Nice! This has been a productive exchange; it seems we agree on the following things:
--We both agree that probably the GPT scaling trends will continue, at least for the next few OOMs; the main disagreement is about what the practical implications of this will be—sure, we’ll have human-level text prediction and superhuman multiple-choice-test-takers, but will we have APS-AI? Etc.

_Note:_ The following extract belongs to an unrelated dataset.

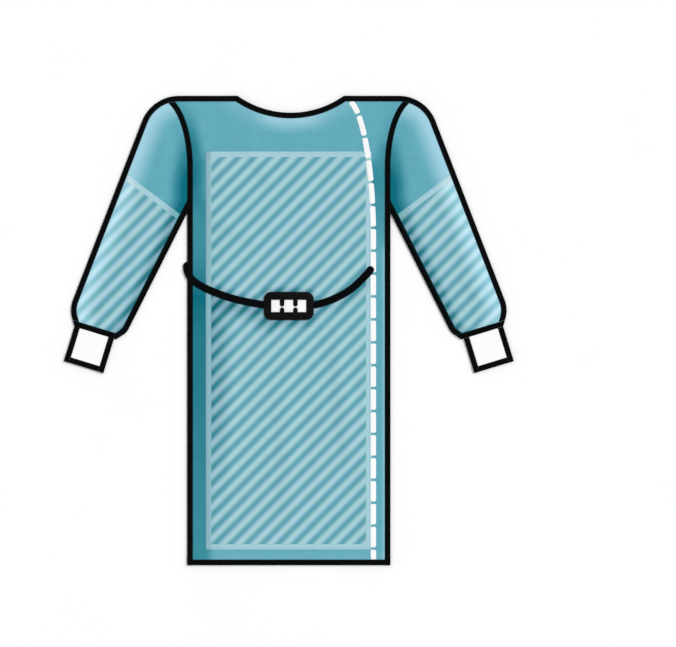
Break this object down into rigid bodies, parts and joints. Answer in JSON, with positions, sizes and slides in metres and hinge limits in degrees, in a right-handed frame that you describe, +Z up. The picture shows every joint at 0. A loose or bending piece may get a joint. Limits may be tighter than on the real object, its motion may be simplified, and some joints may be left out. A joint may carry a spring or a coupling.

--I agree with what you said about chimps and GPT-3 etc. GPT-3 is more impressive than a chimp in some ways, and less in others, and just because we could easily get from chimp to AGI doesn’t mean we can easily get from GPT-3 to AGI. (And OmegaStar may be relevantly similar to GPT-3 in this regard, for all we know.) My point was a weak one which I think you’d agree with: Generally speaking, the more ways in which system X seems smarter than a chimp, the more plausible it should seem that we can easily get from X to AGI, since we believe we could easily get from a chimp to AGI.
--Now we are on the same page about Premise 2 and the graphs. Sorry it was so confusing. I totally agree, if instead of 80% you only have 55% by +12 OOMs, then you are free to have relatively little probability mass by +6. And you do.
(Note that my numbers re: short-horizon systems + 12 OOMs being enough, and for +12 OOMs in general, changed since an earlier version you read, to 35% and 65% respectively.)
Ok, cool! Here, is this what your distribution looks like basically?
Joe’s Distribution?? - Grid Paint (grid-paint.com)
I built it by taking Ajeya’s distribution from her report and modifying it so that:
--25% is in the red zone (the next 6 ooms)
--65% is in the red+blue zone (the next 12)
--It looks as smooth and reasonable as I could make it subject to those constraints, and generally departs only a little from Ajeya’s.
Note that it still has 10% in the purple zone representing “Not even +50 OOMs would be enough with 2020′s ideas”
I encourage you (and everyone else!) to play around with drawing distributions, I found it helpful. You should be able to make a copy of my drawing in Grid Paint and then modify it.